President Abraham Lincoln is busy turning America round, when he learns vampires are seeking to take over the Earth, and he is having none of that.

Cue action, gore, historiography, fast cuts and humour. Or that’s the plan. Director Timur Bekmambetov (Night Watch) is clearly capable, but he is never let off the reins and the shallow, cynical hand of the studio, pushing the product to tick as many boxes as possible, is constantly visible in the mess.

The Five-Year Engagement

The third collaboration between Jason Segal and Nicholas Stoller – if you don’t count The Muppets – is a decent, but ultimately underwhelming, rom-com.

Following Get Him To The Greek and Forgetting Sarah Marshall it’s a nice, moderately funny film featuring another strong performance from Emily Blunt, who is fast becoming the go-to actress of quirky romance. She shines brightest in a story that revolves around a couple who are trying to overcome what appears to be a curse preventing them from wedded bliss.

There are friends and obstacles and lessons all around and it will make you smile but offers nothing new to any of the debates it showcases.

And don’t be fooled by the ‘from the producers of Bridesmaids’ tagline and branding appropriation.

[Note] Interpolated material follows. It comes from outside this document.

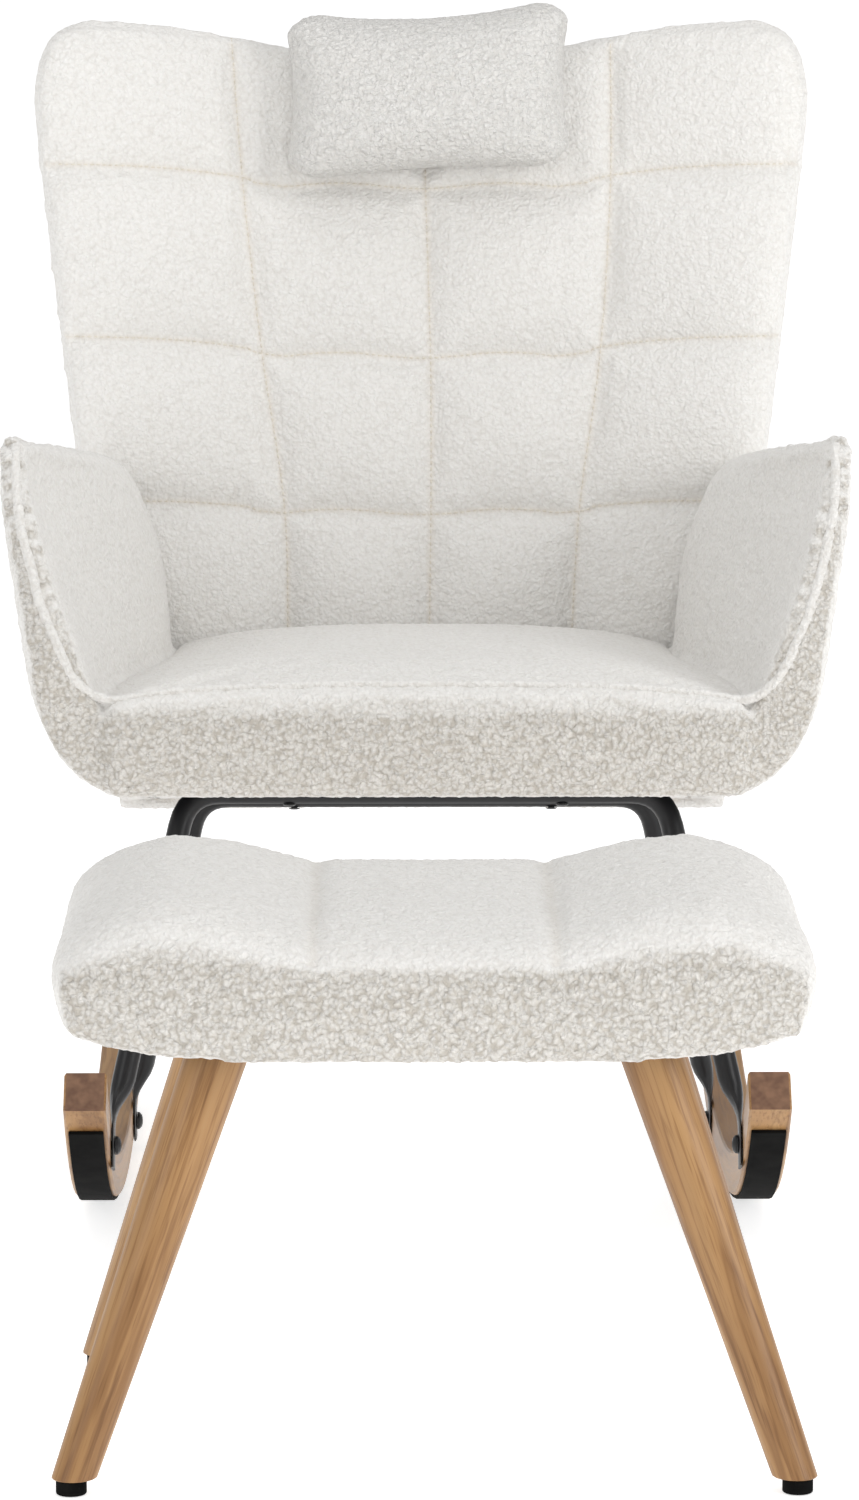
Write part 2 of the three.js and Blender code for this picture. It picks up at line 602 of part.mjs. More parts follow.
// The wooden panel inside an arm. With room to spare it is the cutter for its pocket, open at the rear.
function armPanel(sign, spare) {
  const half = ARM_PANEL.thickness / 2 + spare;
  const rear = spare ? ARM_PANEL.rear + ARM_PANEL.slot : ARM_PANEL.rear;
  const face = (shift) => (u, v) => {
    const { inset, below, above, depth, frontFrom, flatBelow } = ARM_PANEL;
    const front = armFront(lerp(frontFrom, ARM.top - below, v)) + inset - spare;
    const y = lerp(front, rear, u);
    const z = lerp(seatPlane(y, above) - spare, armTop(y) - below + spare, v);
    const { inner, outer } = armFaces(y, Math.max(z, flatBelow));
    return [sign * (lerp(outer, inner, depth) + shift), y, z];
  };
  return pad([face(-half), face(half)], spare ? 7 : 5, 5);
}

for (const [side, sign] of SIDES) {
  const faces = ["inner", "outer"].map((face) => (u, v) => armPoint(sign, face, u, v));
  place(`arm_${side}`, "teddy", cut(pad(faces, 10, 14), armPanel(sign, 1)));
  place(`arm_panel_${side}`, "plywood", armPanel(sign, 0));
}

// ---- Seat cushion and the cover in front of it

const seatHalfWidth = (y, z) => armFaces(y, z).inner - ARM_CLEARANCE;
const seatSeam = (across) => SEAT.frontHeight - SEAT.sideDrop * Math.abs(across) ** 3;

function seatPoint(u, v, top) {
  const across = Math.sin((u - 0.5) * Math.PI);
  const depth = eased(v);
  const { halfWidth, topZ, lowZ, clearance } = SEAT_REAR;
  const rearY = backFaceY(across * halfWidth, top ? topZ : lowZ) - clearance;
  const y = lerp(SEAT.front, rearY, depth);
  const under = seatPlane(y, SEAT.underside);
  if (!top) return [across * seatHalfWidth(y, Math.max(under, SEAT_WIDTH_Z.low)), y, under];
  const x = across * seatHalfWidth(y, SEAT_WIDTH_Z.top);
  const crown = SEAT.crown * Math.sqrt(Math.max(1 - (2 * depth - 1) ** 4, 0)) * (1 - across ** 6);
  const rear = SEAT.rearHeight - SEAT.rearDrop * Math.abs(across) ** 3;
  return [x, y, lerp(seatSeam(across), rear, depth) + crown];
}
place("seat_cushion", "teddy", pad([
  (u, v) => seatPoint(u, v, true),
  (u, v) => seatPoint(u, v, false),
], 12, 10));

function frontCoverPoint(u, v, front) {
  const across = Math.sin((u - 0.5) * Math.PI);
  const rise = eased(v);
  const x = across * FRONT_COVER.halfWidth;
  const z = lerp(FRONT_COVER.bottom, seatSeam(across), rise);
  const bulge = FRONT_COVER.bulge * (1 - (2 * rise - 1) ** 4);
  return [x, front ? FRONT_COVER.front - bulge : FRONT_COVER.rear, z];
}
place("seat_front_cover", "teddy", pad([
  (u, v) => frontCoverPoint(u, v, true),
  (u, v) => frontCoverPoint(u, v, false),
], 12, 6));

// ---- Head pillow, its fastening patch and the strap over the backrest

// Where the middle of the backrest's front face is at a height, moved forward by a distance.
const inFront = (z, distance) => BACK.footY + (z - BACK.footZ) * Math.tan(BACK.recline) - distance;

function pillowPoint(u, v, front) {
  const [a, b] = [Math.sin((u - 0.5) * Math.PI), Math.sin((v - 0.5) * Math.PI)];
  const x = a * PILLOW.halfWidth * (1 - PILLOW.sidePull * (1 - b * b));
  const middle = (PILLOW.bottom + PILLOW.top) / 2;
  const z = middle + b * ((PILLOW.top - PILLOW.bottom) / 2) * (1 - PILLOW.endPull * (1 - a * a));
  const fullness = Math.sqrt((1 - a ** 4) * (1 - b ** 4));
  const thickness = PILLOW.rim + (PILLOW.thickness - PILLOW.rim) * fullness;
  return [x, inFront(z, PILLOW.standOff + (front ? thickness : 0)), z];
}
place("head_pillow", "teddy", pad([
  (u, v) => pillowPoint(u, v, true),
  (u, v) => pillowPoint(u, v, false),
], 10, 8));
function patchFace(distance) {
  return (u, v) => {
    const z = lerp(PATCH.bottom, PATCH.top, v);
    return [lerp(-PATCH.halfWidth, PATCH.halfWidth, u), inFront(z, distance), z];
  };
}
place("pillow_patch", "cloth", pad([patchFace(PATCH.front), patchFace(PATCH.rear)], 1, 1));

// The strap runs up the front of the backrest, over its top edge and down behind.
function strapLine() {
  const { clear, thickness, frontHeights, rearHeights } = STRAP;
  const front = frontHeights.map((z) => [inFront(z, clear), z]);
  const depth = LAYER.coverRear / Math.cos(BACK.recline);
  const rear = rearHeights.map((z) => [inFront(z, -depth - clear - thickness), z]);
  return [...front, ...STRAP_OVER, ...rear];
}
{
  const line = strapLine();
  const rings = line.map(([y, z], i) => {
    const [before, after] = [line[Math.max(i - 1, 0)], line[Math.min(i + 1, line.length - 1)]];
    const along = new THREE.Vector3(0, after[0] - before[0], after[1] - before[1]).normalize();
    const out = new THREE.Vector3(0, -along.z, along.y).multiplyScalar(STRAP.thickness / 2);
    const half = STRAP.width / 2;
    const section = [[-half, -1], [half, -1], [half, 1], [-half, 1]];
    return section.map(([x, k]) => [x, y + k * out.y, z + k * out.z]);
  });
  place("pillow_strap", "cloth", loft(rings));
}

// ---- Footstool

const stoolMiddle = (STOOL.front + STOOL.rear) / 2;
const corners = SIDES.flatMap(([side, sign]) => [[`front_${side}`, sign, -1], [`rear_${side}`, sign, 1]]);

function stoolPoint(u, v, top) {
  const [a, b] = [Math.sin((u - 0.5) * Math.PI), Math.sin((v - 0.5) * Math.PI)];
  const x = a * STOOL.halfWidth * (1 - STOOL_PULL.side * b ** 8);
  const y = stoolMiddle + b * ((STOOL.rear - STOOL.front) / 2) * (1 - STOOL_PULL.end * a ** 8);
  const edge = Math.sqrt((1 - Math.abs(a) ** 14) * (1 - b ** 8));
  if (!top) {
    const { turnUp, from, droop, levelFrom, levelTo } = STOOL_HEM;
    const beyond = Math.max(Math.abs(x) - from, 0) / (STOOL.halfWidth - from);
    const turned = turnUp * beyond ** 1.6 - droop;
    const hem = turned > 0 ? turned : turned * smoothstep(Math.abs(b), levelFrom, levelTo);
    return [x * (1 - STOOL_PULL.hem * a ** 8), y, STOOL.underside + hem];
  }
  const fromSaddle = (Math.abs(x) - STOOL_SADDLE.x) / STOOL_SADDLE.width;
  const saddle = STOOL_SADDLE.height * Math.exp(-(fromSaddle ** 2));
  return [x, y, STOOL.top - STOOL.edgeDrop * (1 - edge) + saddle * edge];
}

// The slanted line of a leg, from the floor to the underside of the board.
function stoolLegAxis(sign, end) {
  const footX = end < 0 ? STOOL_LEG.footX : STOOL_LEG.rearFootX;
  const foot = new THREE.Vector3(sign * footX, stoolMiddle + end * STOOL_LEG.footY, 0);
  const top = new THREE.Vector3(sign * STOOL_LEG.topX, stoolMiddle + end * STOOL_LEG.topY, STOOL.underside);
  const direction = top.clone().sub(foot).normalize();
  return { direction, at: (z) => foot.clone().lerp(top, z / STOOL.underside) };
}

// A round tapered leg whose both ends are cut level.
function stoolLeg(axis, from, to) {
  const tilt = Math.acos(axis.direction.z);
  const lean = new THREE.Vector3(axis.direction.x, axis.direction.y, 0).normalize();
  const across = new THREE.Vector3(-lean.y, lean.x, 0);
  const rings = [0, 0.35, 0.7, 1].map((t) => {
    const z = lerp(from, to, t);
    const radius = lerp(STOOL_LEG.footRadius, STOOL_LEG.topRadius, t);
    const first = lean.clone().multiplyScalar(radius / Math.cos(tilt));
    return ring(axis.at(z), first, across.clone().multiplyScalar(radius), STOOL_LEG.sides);
  });
  return loft(rings);
}

const plateTop = STOOL.underside - GAP;
const legTop = plateTop - PLATE_SIZE.thickness - GAP;
const boardBottom = STOOL.underside + DUST_COVER + GAP;
const studDrills = [];

for (const [name, sign, end] of corners) {
  const axis = stoolLegAxis(sign, end);
  const studFrom = axis.at(legTop - STUD.intoLeg);
  const studTo = axis.at(boardBottom + STUD.intoBoard);
  const middle = studFrom.clone().lerp(studTo, 0.5);
  const drill = rod(STUD.radius + GAP, studFrom.distanceTo(studTo) + 2, middle, axis.direction, SMALL_ROUND);
  studDrills.push(drill);
  place(`stool_leg_${name}`, "oak", cut(stoolLeg(axis, GLIDE.height + GAP, legTop), drill));
  const { x, y } = axis.at(plateTop);
  const { half } = PLATE_SIZE;
  const plate = box(x - half, x + half, y - half, y + half, legTop + GAP, plateTop);
  place(`stool_leg_plate_${name}`, "steel", cut(plate, drill));
  const stud = rod(STUD.radius, studFrom.distanceTo(studTo), middle, axis.direction, SMALL_ROUND);
  place(`stool_stud_${name}`, "steel", stud);
  const foot = axis.at(GLIDE.height / 2);
  const up = new THREE.Vector3(0, 0, 1);
  place(`stool_glide_${name}`, "rubber", rod(GLIDE.radius, GLIDE.height, foot, up, GLIDE.sides));
}

{
  const { halfWidth, inset, thickness, clearance } = STOOL_BOARD;
  const depth = [STOOL.front + inset, STOOL.rear - inset];
  const board = box(-halfWidth, halfWidth, ...depth, boardBottom, boardBottom + thickness);
  place("stool_board", "plywood", cut(board, ...studDrills));
  const cloth = box(-halfWidth, halfWidth, ...depth, STOOL.underside, STOOL.underside + DUST_COVER);
  place("stool_dust_cover", "cloth", cut(cloth, ...studDrills));
  const whole = pad([(u, v) => stoolPoint(u, v, true), (u, v) => stoolPoint(u, v, false)], 16, 12);
  const [half, front, rear] = [halfWidth + clearance, depth[0] - clearance, depth[1] + clearance];
  const pocket = box(-half, half, front, rear, STOOL.pocketFrom, boardBottom + thickness + clearance);
  place("stool_cushion", "teddy", cut(whole, pocket));
}

// ---- The origin is on the floor under the middle of the whole set

const size = new THREE.Box3().setFromObject(set);
set.position.y = -(size.min.y + size.max.y) / 2;

export default set;
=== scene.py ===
"""Looks for a wing-back rocking chair, its head pillow and its footstool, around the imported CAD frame."""

import json
import math

import bmesh
import bpy
import numpy as np
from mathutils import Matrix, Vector, noise
from mathutils.bvhtree import BVHTree


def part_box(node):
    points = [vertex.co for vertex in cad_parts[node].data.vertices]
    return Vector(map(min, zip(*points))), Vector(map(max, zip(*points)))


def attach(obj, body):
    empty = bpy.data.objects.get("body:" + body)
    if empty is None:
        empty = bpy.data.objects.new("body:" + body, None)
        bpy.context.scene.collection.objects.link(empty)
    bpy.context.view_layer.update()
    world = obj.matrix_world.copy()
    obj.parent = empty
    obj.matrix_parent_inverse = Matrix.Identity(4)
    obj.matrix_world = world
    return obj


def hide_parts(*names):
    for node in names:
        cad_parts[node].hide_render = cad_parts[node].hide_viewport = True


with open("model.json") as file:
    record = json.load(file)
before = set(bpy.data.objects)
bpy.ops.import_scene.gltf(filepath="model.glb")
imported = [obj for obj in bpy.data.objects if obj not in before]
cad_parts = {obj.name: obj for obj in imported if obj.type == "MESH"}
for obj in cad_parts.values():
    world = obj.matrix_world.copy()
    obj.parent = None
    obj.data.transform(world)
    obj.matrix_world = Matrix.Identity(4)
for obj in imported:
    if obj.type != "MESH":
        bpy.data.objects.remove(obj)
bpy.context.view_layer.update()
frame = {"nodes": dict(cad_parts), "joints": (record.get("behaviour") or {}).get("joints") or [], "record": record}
ROCK = next(joint for joint in frame["joints"] if joint["name"] == "rock")
ROCK_AXIS_Y = 0.066  # the rocking axis from the chair's own zero along Y
CHAIR_Y = ROCK["pos_m"][1] - ROCK_AXIS_Y
SIDES = ("left", "right")
CORNERS = ("front_left", "front_right", "rear_left", "rear_right")
WELD = 2e-5  # corners of a CAD node nearer than this are one corner
CLOTH = {"quality": 4, "mass": 0.3, "bending_stiffness": 0.5}
CLOTH |= {"tension_stiffness": 12, "compression_stiffness": 12, "shear_stiffness": 5}
CLOTH_FRAMES = 20
SHARP_EDGE = math.radians(35)  # hard pieces keep a crease where two faces meet at more than this
FLAT_EDGE = math.radians(0.5)  # faces that meet at less than this are made one face


# ---- Numbers from meshes


def coords(obj):
    co = np.empty(len(obj.data.vertices) * 3, np.float32)
    obj.data.vertices.foreach_get("co", co)
    return co.reshape(-1, 3).astype(float)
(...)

Bridesmaids this ain’t.

Chernobyl Diaries

Oren Peli is finally moving away from his phenomenally successful Paranormal Activity creation into a new area, a new country in fact.

His new film as writer and producer tells the story of a group of young people taking an extreme vacation to the town where the workers at the Chernobyl power plant lived.

Needless to say the film quickly becomes about what has moved in to the area as a result of the nuclear disaster and is now hunting the tourists.

What is sad is that this is a great idea for a film, but the constant focus on the gimmicks of the cameras telling the story, the found footage curse, stop it in its tracks and a great idea goes unexplored. A real letdown.